We are in the process of conducting a set of tests looking at how the performance of Ubuntu Linux has evolved through their Long-Term Support (LTS) releases beginning with their first 6.06 "Dapper Drake" version followed by Ubuntu 8.04 "Hardy Heron", and then the Ubuntu 10.04 "Lucid Lynx" release that will be released by month's end. These benchmarks will look at how the performance of Ubuntu Linux has changed over the past four years, but first we deviated from our original plans to get a look at how the current open-source ATI R500 graphics driver in Ubuntu 10.04 provided by the Mesa stack performs against older proprietary ATI Catalyst drivers.
Just last month we delivered benchmarks comparing the Catalyst vs. Mesa performance with Ubuntu 10.04 using the latest open-source and closed-source drivers available for the ATI Radeon HD 4850 graphics hardware. This is similar to tests we have carried out in the past comparing two different drivers from the same point of time. What we really have not done up to this point is to see how the current open-source ATI graphics driver compares to a proprietary Catalyst driver for the past. This has not been done before, as there really is not a straightforward and reliable way to carry out such a comparison.
Older ATI Catalyst drivers will not work on newer Linux distributions due to the proprietary driver not supporting a more recent Linux kernel or X Server version. Changing around the open-source graphics driver version often means swapping out Mesa, the X.Org DDX driver, the Linux kernel for the respective DRM driver code, a compatible libdrm, and the open-source 2D EXA performance can also be affected by the X Server version.

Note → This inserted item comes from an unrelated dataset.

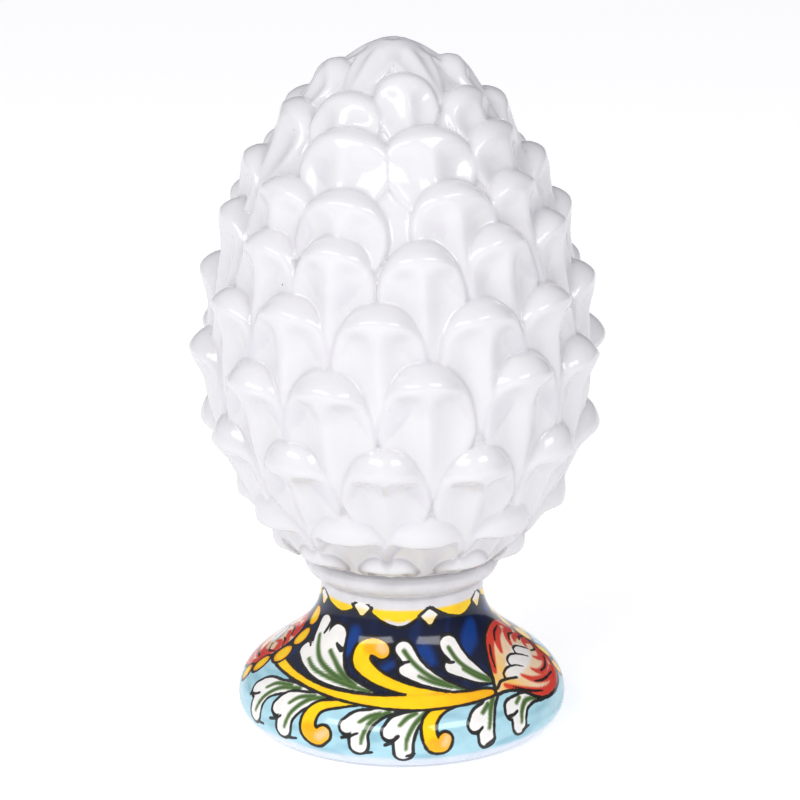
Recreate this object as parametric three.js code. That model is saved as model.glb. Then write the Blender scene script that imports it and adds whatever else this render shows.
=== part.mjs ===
// Pinecone finial: a ceramic pinecone on a bell foot, thrown and carved as one
// piece. Millimetres, +Z up. The origin is the middle of the underside, where
// the foot rests on the table. The best side faces -Y.
import * as THREE from 'three';
import { mergeGeometries, mergeVertices } from 'three/addons/utils/BufferGeometryUtils.js';

// Foot: a swelling rim that sweeps up in a bell to a narrow neck
const restRadius = 50.2;
const rimRadius = 59.5;
const rimHeight = 9;
const shoulderPull = 17;
const neckPull = 22;
const neckRadius = 29.4;
const neckHeight = 50;

// Underside: a shallow turned recess inside the ring that the foot stands on
const recessRadius = 38;
const recessDepth = 3;
const recessSlope = 2;

// Collar: a groove above the neck, then a band that flares out to the cone
const grooveGap = 5;
const grooveDepth = 0.6;
const grooveHalfHeight = 1.2;
const collarHeight = 7;
const collarRadius = 34.5;

// Cone: an egg, fullest below its middle, that the scales stand on
const bellyRadius = 69.5;
const bellyAboveCollar = 73;
const coneAboveCollar = 186;
const underFullness = 0.85;
const upperPower = 1.7;
const upperFullness = 0.55;
const leanDegrees = 0.9;

// Scales: an arch at the top, a blunt crest under it, a keel between two
// hollows down to a point. Rises are above the egg, lengths run along it
const lipRise = 1.7;
const lipWidth = 0.9;
const crestRise = 5.7;
const crestDrop = 8.6;
const hollowDepth = 2.2;
const hollowLength = 13;
const archShare = 0.42;
const handWobble = 0.12;

// Rings from the collar up. top and reach are where the arches lie and how far
// the points come down, as shares of the way up the egg. turn is the first
// scale's angle from the front, fill its share of the pitch, rise and crest
// scale its crest, stagger moves every other arch, droop lets the crest hang
const rings = [
  { count: 10, turn: -6, top: 0.085, reach: 0.085, fill: 0.8, rise: 0.5, crest: 0.5, stagger: 0, droop: 0.6 },
  { count: 10, turn: 11.5, top: 0.185, reach: 0.17, fill: 0.98, rise: 0.72, crest: 0.85, stagger: 0, droop: 0.6 },
  { count: 12, turn: -4.5, top: 0.318, reach: 0.225, fill: 1.04, rise: 0.9, crest: 1.1, stagger: 0.002, droop: 0.3 },
  { count: 12, turn: 8.5, top: 0.444, reach: 0.255, fill: 1.04, rise: 1, crest: 1, stagger: 0.003, droop: 0.1 },
  { count: 12, turn: -5.5, top: 0.546, reach: 0.23, fill: 1.04, rise: 0.95, crest: 0.95, stagger: 0, droop: 0 },
  { count: 12, turn: 8.5, top: 0.657, reach: 0.215, fill: 1.02, rise: 0.92, crest: 0.95, stagger: 0.003, droop: 0 },
  { count: 10, turn: 18.5, top: 0.742, reach: 0.2, fill: 1.04, rise: 0.84, crest: 0.9, stagger: 0.002, droop: 0 },
  { count: 8, turn: 15, top: 0.838, reach: 0.185, fill: 1.06, rise: 0.78, crest: 0.9, stagger: 0.004, droop: 0 },
  { count: 8, turn: 9, top: 0.915, reach: 0.165, fill: 1.04, rise: 0.68, crest: 0.85, stagger: 0.014, droop: 0 },
  { count: 5, turn: 36, top: 0.985, reach: 0.14, fill: 1.04, rise: 0.5, crest: 0.85, stagger: 0, droop: 0 },
];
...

Further complicating matters is the fact that AMD routinely drops support for older GPU generations from the ATI Catalyst like they had done with the R200 support some time ago and then last year wiped out the R300/400/500 support from their driver, which limits the number of drivers and hardware selection that can be tested.

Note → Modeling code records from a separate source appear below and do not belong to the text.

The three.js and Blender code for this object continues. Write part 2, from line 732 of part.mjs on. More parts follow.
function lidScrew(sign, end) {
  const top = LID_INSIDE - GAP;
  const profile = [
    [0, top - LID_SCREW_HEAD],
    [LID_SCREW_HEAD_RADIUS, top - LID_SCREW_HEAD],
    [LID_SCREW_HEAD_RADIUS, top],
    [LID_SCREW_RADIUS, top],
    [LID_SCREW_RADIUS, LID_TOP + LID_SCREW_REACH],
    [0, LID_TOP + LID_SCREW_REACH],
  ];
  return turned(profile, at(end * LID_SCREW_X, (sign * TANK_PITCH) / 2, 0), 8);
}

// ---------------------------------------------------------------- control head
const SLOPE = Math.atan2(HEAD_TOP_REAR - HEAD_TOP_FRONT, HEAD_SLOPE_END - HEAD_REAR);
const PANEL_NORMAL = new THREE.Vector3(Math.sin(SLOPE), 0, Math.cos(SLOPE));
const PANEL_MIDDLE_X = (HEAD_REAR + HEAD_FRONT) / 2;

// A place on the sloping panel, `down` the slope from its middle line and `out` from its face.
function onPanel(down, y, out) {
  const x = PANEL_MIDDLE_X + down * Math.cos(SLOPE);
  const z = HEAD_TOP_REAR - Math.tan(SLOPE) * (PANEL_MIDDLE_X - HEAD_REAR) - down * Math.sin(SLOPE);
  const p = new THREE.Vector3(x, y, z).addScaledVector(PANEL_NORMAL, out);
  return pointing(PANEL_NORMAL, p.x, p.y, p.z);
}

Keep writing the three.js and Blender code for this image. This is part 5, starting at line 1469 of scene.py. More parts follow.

To at least get a better idea for how the current open-source ATI Linux driver stack is performing against the Catalyst Linux driver in older states, we looked at the performance in the different Ubuntu LTS releases. With a Lenovo ThinkPad T60 notebook that boasts an ATI Mobility Radeon X1400 (R500-based) we first tested Ubuntu 6.06.1 LTS with the proprietary driver stack that it offers through the Dapper Drake repository, which is fglrx 8.28.18 with an OpenGL version string of 2.0.5814. This closed-source Linux driver from May of 2006 brought many changes and in retrospect was an important milestone in the development of the Catalyst Linux driver. In H1'2006 there was not any working open-source 3D acceleration support for the ATI R500 GPUs so no open-source driver could be tested on Ubuntu 6.06 LTS -- it was more than a year before AMD even had an open-source strategy. Ubuntu 6.06.1 LTS uses the Linux 2.6.15 kernel and X.Org Server 7.0.0.

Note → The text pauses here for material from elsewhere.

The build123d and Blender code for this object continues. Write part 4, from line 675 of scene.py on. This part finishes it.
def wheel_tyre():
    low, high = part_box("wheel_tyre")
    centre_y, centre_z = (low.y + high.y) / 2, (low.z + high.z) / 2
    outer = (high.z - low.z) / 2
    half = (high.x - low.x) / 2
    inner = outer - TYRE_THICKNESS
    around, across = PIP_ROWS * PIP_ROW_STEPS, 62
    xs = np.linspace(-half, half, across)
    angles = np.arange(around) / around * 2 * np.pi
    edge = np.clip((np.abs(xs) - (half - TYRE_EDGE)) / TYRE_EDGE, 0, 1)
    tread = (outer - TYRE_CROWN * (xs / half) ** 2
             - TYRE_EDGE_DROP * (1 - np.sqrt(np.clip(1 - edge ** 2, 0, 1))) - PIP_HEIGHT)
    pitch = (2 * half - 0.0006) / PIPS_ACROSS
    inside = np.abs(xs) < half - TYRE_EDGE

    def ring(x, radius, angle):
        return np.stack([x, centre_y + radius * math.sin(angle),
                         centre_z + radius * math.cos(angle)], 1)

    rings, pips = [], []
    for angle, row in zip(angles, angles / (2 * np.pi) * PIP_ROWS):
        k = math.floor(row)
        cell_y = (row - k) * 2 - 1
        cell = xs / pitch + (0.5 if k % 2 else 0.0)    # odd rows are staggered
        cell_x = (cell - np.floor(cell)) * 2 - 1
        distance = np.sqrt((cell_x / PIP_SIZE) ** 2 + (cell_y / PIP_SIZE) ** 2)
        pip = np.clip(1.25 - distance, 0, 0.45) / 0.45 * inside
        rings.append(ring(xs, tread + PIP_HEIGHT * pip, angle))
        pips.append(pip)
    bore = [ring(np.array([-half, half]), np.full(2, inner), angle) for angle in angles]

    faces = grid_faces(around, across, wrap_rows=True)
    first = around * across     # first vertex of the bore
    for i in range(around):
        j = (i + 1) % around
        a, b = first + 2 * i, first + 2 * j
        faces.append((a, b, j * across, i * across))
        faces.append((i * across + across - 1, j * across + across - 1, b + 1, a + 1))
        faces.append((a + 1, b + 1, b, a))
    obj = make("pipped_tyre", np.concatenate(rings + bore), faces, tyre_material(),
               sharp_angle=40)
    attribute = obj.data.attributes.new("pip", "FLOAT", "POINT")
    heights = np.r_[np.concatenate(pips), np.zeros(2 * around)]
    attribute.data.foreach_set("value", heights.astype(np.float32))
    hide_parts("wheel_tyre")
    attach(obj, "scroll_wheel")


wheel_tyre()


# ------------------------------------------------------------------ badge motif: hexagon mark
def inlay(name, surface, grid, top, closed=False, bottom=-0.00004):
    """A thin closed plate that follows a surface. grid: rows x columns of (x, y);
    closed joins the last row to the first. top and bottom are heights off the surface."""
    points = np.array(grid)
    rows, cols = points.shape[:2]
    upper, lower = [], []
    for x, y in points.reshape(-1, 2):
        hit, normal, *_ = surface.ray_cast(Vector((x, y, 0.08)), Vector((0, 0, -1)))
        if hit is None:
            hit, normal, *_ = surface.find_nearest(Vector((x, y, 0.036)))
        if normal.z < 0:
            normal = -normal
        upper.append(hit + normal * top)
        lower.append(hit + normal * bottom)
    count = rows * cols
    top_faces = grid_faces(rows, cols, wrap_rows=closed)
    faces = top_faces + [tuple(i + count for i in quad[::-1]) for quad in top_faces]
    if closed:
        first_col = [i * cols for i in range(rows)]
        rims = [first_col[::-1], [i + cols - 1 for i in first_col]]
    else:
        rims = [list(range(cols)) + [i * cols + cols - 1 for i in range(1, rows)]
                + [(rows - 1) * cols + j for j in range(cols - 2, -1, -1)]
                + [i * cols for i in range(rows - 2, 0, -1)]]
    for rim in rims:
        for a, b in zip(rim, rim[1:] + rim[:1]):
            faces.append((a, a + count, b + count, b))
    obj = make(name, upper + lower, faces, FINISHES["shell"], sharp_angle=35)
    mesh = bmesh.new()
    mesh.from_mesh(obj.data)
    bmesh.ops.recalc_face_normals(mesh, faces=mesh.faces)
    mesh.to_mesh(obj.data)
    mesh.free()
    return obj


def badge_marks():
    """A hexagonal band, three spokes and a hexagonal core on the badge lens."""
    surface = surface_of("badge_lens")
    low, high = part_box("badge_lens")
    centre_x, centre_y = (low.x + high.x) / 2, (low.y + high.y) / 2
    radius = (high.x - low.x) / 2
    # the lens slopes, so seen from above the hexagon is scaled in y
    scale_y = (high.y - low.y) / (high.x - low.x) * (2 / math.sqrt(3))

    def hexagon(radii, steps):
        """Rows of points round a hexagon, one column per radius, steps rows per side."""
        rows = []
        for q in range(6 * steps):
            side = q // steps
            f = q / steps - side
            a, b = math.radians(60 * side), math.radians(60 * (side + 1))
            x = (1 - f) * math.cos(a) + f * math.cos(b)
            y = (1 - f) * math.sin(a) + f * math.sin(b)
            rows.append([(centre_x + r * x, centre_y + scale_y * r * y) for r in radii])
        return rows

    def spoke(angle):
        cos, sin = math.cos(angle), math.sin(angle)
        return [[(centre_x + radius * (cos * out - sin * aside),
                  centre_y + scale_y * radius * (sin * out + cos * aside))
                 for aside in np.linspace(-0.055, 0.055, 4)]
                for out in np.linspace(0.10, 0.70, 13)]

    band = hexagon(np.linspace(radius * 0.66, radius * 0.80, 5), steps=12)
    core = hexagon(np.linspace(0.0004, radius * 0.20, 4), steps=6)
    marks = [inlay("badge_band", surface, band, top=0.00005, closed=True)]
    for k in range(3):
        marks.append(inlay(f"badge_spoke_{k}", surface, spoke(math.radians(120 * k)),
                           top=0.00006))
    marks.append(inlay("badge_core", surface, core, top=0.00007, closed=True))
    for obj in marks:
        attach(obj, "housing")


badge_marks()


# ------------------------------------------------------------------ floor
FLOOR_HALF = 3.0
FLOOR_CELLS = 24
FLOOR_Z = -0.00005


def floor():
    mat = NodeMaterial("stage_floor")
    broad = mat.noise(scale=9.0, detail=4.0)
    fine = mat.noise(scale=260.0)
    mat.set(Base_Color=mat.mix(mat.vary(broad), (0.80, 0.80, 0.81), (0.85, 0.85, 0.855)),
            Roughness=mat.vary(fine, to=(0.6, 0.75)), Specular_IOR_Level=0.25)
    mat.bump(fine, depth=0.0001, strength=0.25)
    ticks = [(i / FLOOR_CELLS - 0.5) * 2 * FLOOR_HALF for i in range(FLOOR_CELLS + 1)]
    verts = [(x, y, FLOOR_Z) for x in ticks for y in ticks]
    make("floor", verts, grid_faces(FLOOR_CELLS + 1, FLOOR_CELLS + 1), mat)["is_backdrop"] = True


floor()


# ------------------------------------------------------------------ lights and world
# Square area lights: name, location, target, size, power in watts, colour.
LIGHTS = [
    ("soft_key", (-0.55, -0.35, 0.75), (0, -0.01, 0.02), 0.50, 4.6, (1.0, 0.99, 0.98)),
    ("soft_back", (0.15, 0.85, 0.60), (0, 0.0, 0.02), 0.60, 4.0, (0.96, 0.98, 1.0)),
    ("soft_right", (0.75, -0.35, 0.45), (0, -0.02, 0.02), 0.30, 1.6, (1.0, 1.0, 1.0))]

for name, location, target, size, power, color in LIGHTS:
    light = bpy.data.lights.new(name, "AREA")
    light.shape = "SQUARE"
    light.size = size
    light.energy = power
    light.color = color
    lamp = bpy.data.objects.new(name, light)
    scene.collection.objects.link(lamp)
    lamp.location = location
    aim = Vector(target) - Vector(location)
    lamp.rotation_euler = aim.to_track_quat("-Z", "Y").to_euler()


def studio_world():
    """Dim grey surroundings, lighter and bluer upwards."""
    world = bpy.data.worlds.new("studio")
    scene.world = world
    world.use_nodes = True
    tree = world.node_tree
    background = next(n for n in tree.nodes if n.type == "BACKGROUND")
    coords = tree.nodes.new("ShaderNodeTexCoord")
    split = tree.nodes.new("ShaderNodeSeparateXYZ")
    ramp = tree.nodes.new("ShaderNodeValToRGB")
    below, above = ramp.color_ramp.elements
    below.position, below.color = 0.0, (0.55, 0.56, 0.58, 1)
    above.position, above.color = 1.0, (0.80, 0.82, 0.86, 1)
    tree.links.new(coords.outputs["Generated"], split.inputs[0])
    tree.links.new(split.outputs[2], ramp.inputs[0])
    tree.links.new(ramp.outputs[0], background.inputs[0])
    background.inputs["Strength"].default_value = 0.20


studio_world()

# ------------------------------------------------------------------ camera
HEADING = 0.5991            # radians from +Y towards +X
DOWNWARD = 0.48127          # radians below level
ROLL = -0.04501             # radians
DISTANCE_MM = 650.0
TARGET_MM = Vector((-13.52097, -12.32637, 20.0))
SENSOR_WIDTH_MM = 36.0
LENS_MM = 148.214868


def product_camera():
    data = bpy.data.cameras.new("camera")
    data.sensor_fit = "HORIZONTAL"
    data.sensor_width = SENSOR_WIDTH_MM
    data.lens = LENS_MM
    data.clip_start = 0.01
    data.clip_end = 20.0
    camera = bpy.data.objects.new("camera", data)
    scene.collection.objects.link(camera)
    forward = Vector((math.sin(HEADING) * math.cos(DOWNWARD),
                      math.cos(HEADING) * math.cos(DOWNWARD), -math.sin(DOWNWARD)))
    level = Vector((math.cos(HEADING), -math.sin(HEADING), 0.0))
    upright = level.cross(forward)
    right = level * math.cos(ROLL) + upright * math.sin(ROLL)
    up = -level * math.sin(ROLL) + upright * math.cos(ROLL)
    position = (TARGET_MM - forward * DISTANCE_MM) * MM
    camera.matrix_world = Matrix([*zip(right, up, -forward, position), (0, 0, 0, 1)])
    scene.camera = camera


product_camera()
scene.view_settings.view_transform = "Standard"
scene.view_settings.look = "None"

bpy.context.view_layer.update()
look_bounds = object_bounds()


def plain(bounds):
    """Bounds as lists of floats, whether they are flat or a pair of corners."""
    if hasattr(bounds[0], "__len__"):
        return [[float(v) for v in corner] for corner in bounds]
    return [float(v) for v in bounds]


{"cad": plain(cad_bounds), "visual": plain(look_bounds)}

After testing out the fglrx 8.25.18 driver on Ubuntu 6.06.1 LTS we did a clean install of Ubuntu 8.04.4 LTS. Ubuntu 8.04.4 LTS uses the fglrx 8.47.3 driver with an OpenGL version string of 2.1.7412 and the Linux 2.6.24 kernel and X.Org Server 188.8.131.52. Ubuntu 8.04.4 LTS was released in April of 2008 and it was only around that time that the open-source R500 support started hitting 3D milestones and it was not until after the Hardy Heron release that it achieved 3D success and that the open-source stack would work with some games. Worth noting that between these Ubuntu LTS releases in 2006 and 2008 is when AMD unveiled their new Linux driver (with the 8.41.7 driver) in September of 2007 that was largely rewritten with its OpenGL component seeing great performance improvements and more of the code-base being shared between the Linux and Windows drivers. Their notorious driver also began catching up in other areas besides performance to the NVIDIA Linux driver and Catalyst Windows driver. It was also in September of 2007 that AMD got serious about open-source support by rolling out the RadeonHD driver and publishing code and specifications for their hardware ever since.
After testing Ubuntu 8.04 LTS with its default fglrx driver we then upgraded to Catalyst 9.3 manually, which was the latest proprietary driver update that supported the R300/400/500 ASICs. Unfortunately, driver bugs in that final R500 driver release barred us from carrying out any tests to see how the Catalyst driver support was with its farewell release.
Now with Ubuntu 10.04 LTS we have only the open-source driver to test. The Catalyst 9.3 driver that was the last to support the ATI Radeon Mobility X1400 graphics processor is not compatible with Ubuntu 10.04 (or even Ubuntu 9.10) due to the newer kernel / X Server. With our Lucid Lynx testing we ran our same OpenGL benchmarks using its default Linux 2.6.32 kernel (but it has the 2.6.33 kernel DRM), X.Org Server 1.7.6, xf96-video-ati 6.12.192, Mesa 7.7 configuration found in a clean Ubuntu 10.04 LTS installation.